His earlier case points to a better stance for the Justice Department. Judicial proceedings against him were thrown out due to malfeasance by the Nixon White House. One specific Nixon crime was the break-in at Ellsberg’s psychiatrist’s office to get some dirt on him.
Ellsberg pointed out that the excesses of the Trump administration went far beyond anything the plumbers did on behalf of Tricky Dick. Credible allegations of an assassination attempt on Assange by the CIA were revealed; routine surveillance of his doctors and lawyers while he was in refuge in the London Ecuadorian embassy also was conducted.

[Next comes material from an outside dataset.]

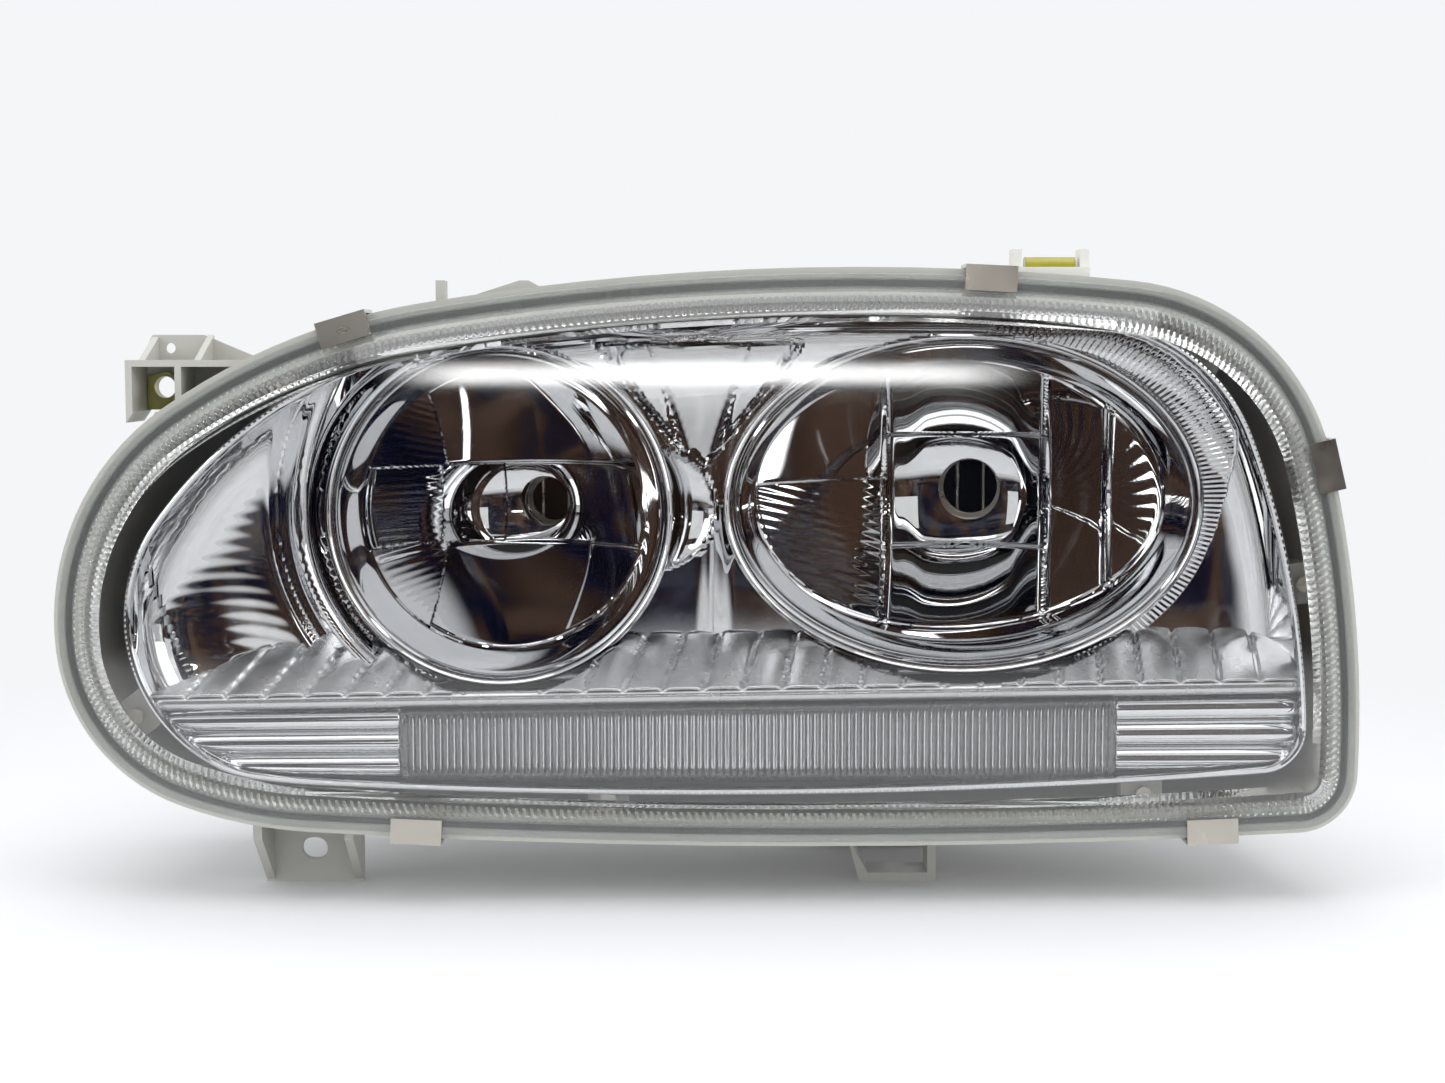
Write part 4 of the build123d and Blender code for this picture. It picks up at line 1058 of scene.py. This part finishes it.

It’s all the fashion to call out the Trump regime for having been lawless (which is true), so it would have been entirely appropriate for Garland to summarily drop the charges.
The above path not taken would have been better than the plea deal that freed Assange. The latter does nothing to resolve the threat to journalism and democracy represented by the current legal situation. The draconian Espionage Act needs a remedy or repeal. The necessity defense is a prerequisite; whistleblowers need protection. Prospects are not good as so little discussion of the issue takes place in the currently dominant media. The publishing partners of WikiLeaks on the Iraq revelations take a good stance through their lawyers, with succinct press freedom arguments, but do not mount a campaign sufficient to overturn the malignant status quo. A strong independent media is an important part of what could remedy this.